— BEGIN Information shown —
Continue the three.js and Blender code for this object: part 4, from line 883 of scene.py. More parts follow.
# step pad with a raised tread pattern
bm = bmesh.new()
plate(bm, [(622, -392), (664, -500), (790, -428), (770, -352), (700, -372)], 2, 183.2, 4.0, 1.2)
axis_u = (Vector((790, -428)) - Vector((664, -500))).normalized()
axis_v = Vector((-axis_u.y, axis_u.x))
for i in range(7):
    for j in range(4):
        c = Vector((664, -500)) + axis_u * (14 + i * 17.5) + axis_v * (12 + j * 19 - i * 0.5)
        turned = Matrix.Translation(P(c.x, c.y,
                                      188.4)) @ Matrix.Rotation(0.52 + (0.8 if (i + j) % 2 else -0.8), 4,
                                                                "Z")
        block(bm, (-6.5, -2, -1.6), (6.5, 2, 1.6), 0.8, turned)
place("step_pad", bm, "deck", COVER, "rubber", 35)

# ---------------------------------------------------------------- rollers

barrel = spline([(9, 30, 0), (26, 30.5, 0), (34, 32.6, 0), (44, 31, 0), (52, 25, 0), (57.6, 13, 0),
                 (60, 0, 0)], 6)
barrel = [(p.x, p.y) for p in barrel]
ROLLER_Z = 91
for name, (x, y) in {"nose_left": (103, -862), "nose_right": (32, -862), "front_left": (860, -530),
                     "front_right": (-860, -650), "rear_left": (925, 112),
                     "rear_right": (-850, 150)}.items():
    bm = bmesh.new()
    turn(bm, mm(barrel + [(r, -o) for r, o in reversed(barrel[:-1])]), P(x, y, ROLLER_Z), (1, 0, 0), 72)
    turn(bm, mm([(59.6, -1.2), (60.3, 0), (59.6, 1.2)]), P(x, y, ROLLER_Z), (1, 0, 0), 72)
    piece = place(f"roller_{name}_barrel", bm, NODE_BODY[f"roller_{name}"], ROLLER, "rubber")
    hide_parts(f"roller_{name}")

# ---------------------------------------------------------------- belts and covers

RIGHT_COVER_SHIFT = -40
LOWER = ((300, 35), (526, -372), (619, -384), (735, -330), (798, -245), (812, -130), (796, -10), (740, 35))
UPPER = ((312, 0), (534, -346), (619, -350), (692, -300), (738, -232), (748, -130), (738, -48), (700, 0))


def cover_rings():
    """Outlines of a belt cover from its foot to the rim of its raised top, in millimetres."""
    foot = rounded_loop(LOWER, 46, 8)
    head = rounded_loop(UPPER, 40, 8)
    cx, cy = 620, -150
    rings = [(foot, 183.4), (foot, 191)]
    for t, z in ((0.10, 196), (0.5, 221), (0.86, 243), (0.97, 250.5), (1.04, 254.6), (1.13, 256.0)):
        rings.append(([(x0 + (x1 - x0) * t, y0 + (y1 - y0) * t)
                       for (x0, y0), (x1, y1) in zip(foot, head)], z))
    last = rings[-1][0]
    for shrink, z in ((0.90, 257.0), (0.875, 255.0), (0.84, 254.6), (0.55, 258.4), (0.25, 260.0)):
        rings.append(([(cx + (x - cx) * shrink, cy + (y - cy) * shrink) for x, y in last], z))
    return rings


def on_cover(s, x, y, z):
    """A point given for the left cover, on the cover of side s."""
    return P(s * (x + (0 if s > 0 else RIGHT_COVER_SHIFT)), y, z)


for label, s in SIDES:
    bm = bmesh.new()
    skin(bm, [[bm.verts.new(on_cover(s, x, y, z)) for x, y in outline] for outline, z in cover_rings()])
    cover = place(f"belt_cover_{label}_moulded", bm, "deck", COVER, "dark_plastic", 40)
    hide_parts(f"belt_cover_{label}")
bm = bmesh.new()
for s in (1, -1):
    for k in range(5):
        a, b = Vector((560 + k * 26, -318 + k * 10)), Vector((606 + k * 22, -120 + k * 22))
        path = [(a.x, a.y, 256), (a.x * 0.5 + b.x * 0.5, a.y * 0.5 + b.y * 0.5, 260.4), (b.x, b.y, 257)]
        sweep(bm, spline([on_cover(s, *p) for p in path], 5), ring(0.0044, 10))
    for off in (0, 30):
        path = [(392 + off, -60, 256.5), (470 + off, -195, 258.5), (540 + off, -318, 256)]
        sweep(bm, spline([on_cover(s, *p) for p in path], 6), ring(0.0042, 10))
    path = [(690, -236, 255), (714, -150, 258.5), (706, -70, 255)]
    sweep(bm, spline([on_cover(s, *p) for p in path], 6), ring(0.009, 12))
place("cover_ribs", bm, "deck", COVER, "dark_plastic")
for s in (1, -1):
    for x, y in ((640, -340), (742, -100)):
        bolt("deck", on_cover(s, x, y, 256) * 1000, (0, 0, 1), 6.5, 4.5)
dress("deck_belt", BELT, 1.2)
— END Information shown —
▸ Instruction
Quote the entire listing above exactly.

▸ Written solution
Continue the three.js and Blender code for this object: part 4, from line 883 of scene.py. More parts follow.
# step pad with a raised tread pattern
bm = bmesh.new()
plate(bm, [(622, -392), (664, -500), (790, -428), (770, -352), (700, -372)], 2, 183.2, 4.0, 1.2)
axis_u = (Vector((790, -428)) - Vector((664, -500))).normalized()
axis_v = Vector((-axis_u.y, axis_u.x))
for i in range(7):
    for j in range(4):
        c = Vector((664, -500)) + axis_u * (14 + i * 17.5) + axis_v * (12 + j * 19 - i * 0.5)
        turned = Matrix.Translation(P(c.x, c.y,
                                      188.4)) @ Matrix.Rotation(0.52 + (0.8 if (i + j) % 2 else -0.8), 4,
                                                                "Z")
        block(bm, (-6.5, -2, -1.6), (6.5, 2, 1.6), 0.8, turned)
place("step_pad", bm, "deck", COVER, "rubber", 35)

# ---------------------------------------------------------------- rollers

barrel = spline([(9, 30, 0), (26, 30.5, 0), (34, 32.6, 0), (44, 31, 0), (52, 25, 0), (57.6, 13, 0),
                 (60, 0, 0)], 6)
barrel = [(p.x, p.y) for p in barrel]
ROLLER_Z = 91
for name, (x, y) in {"nose_left": (103, -862), "nose_right": (32, -862), "front_left": (860, -530),
                     "front_right": (-860, -650), "rear_left": (925, 112),
                     "rear_right": (-850, 150)}.items():
    bm = bmesh.new()
    turn(bm, mm(barrel + [(r, -o) for r, o in reversed(barrel[:-1])]), P(x, y, ROLLER_Z), (1, 0, 0), 72)
    turn(bm, mm([(59.6, -1.2), (60.3, 0), (59.6, 1.2)]), P(x, y, ROLLER_Z), (1, 0, 0), 72)
    piece = place(f"roller_{name}_barrel", bm, NODE_BODY[f"roller_{name}"], ROLLER, "rubber")
    hide_parts(f"roller_{name}")

# ---------------------------------------------------------------- belts and covers

RIGHT_COVER_SHIFT = -40
LOWER = ((300, 35), (526, -372), (619, -384), (735, -330), (798, -245), (812, -130), (796, -10), (740, 35))
UPPER = ((312, 0), (534, -346), (619, -350), (692, -300), (738, -232), (748, -130), (738, -48), (700, 0))


def cover_rings():
    """Outlines of a belt cover from its foot to the rim of its raised top, in millimetres."""
    foot = rounded_loop(LOWER, 46, 8)
    head = rounded_loop(UPPER, 40, 8)
    cx, cy = 620, -150
    rings = [(foot, 183.4), (foot, 191)]
    for t, z in ((0.10, 196), (0.5, 221), (0.86, 243), (0.97, 250.5), (1.04, 254.6), (1.13, 256.0)):
        rings.append(([(x0 + (x1 - x0) * t, y0 + (y1 - y0) * t)
                       for (x0, y0), (x1, y1) in zip(foot, head)], z))
    last = rings[-1][0]
    for shrink, z in ((0.90, 257.0), (0.875, 255.0), (0.84, 254.6), (0.55, 258.4), (0.25, 260.0)):
        rings.append(([(cx + (x - cx) * shrink, cy + (y - cy) * shrink) for x, y in last], z))
    return rings


def on_cover(s, x, y, z):
    """A point given for the left cover, on the cover of side s."""
    return P(s * (x + (0 if s > 0 else RIGHT_COVER_SHIFT)), y, z)


for label, s in SIDES:
    bm = bmesh.new()
    skin(bm, [[bm.verts.new(on_cover(s, x, y, z)) for x, y in outline] for outline, z in cover_rings()])
    cover = place(f"belt_cover_{label}_moulded", bm, "deck", COVER, "dark_plastic", 40)
    hide_parts(f"belt_cover_{label}")
bm = bmesh.new()
for s in (1, -1):
    for k in range(5):
        a, b = Vector((560 + k * 26, -318 + k * 10)), Vector((606 + k * 22, -120 + k * 22))
        path = [(a.x, a.y, 256), (a.x * 0.5 + b.x * 0.5, a.y * 0.5 + b.y * 0.5, 260.4), (b.x, b.y, 257)]
        sweep(bm, spline([on_cover(s, *p) for p in path], 5), ring(0.0044, 10))
    for off in (0, 30):
        path = [(392 + off, -60, 256.5), (470 + off, -195, 258.5), (540 + off, -318, 256)]
        sweep(bm, spline([on_cover(s, *p) for p in path], 6), ring(0.0042, 10))
    path = [(690, -236, 255), (714, -150, 258.5), (706, -70, 255)]
    sweep(bm, spline([on_cover(s, *p) for p in path], 6), ring(0.009, 12))
place("cover_ribs", bm, "deck", COVER, "dark_plastic")
for s in (1, -1):
    for x, y in ((640, -340), (742, -100)):
        bolt("deck", on_cover(s, x, y, 256) * 1000, (0, 0, 1), 6.5, 4.5)
dress("deck_belt", BELT, 1.2)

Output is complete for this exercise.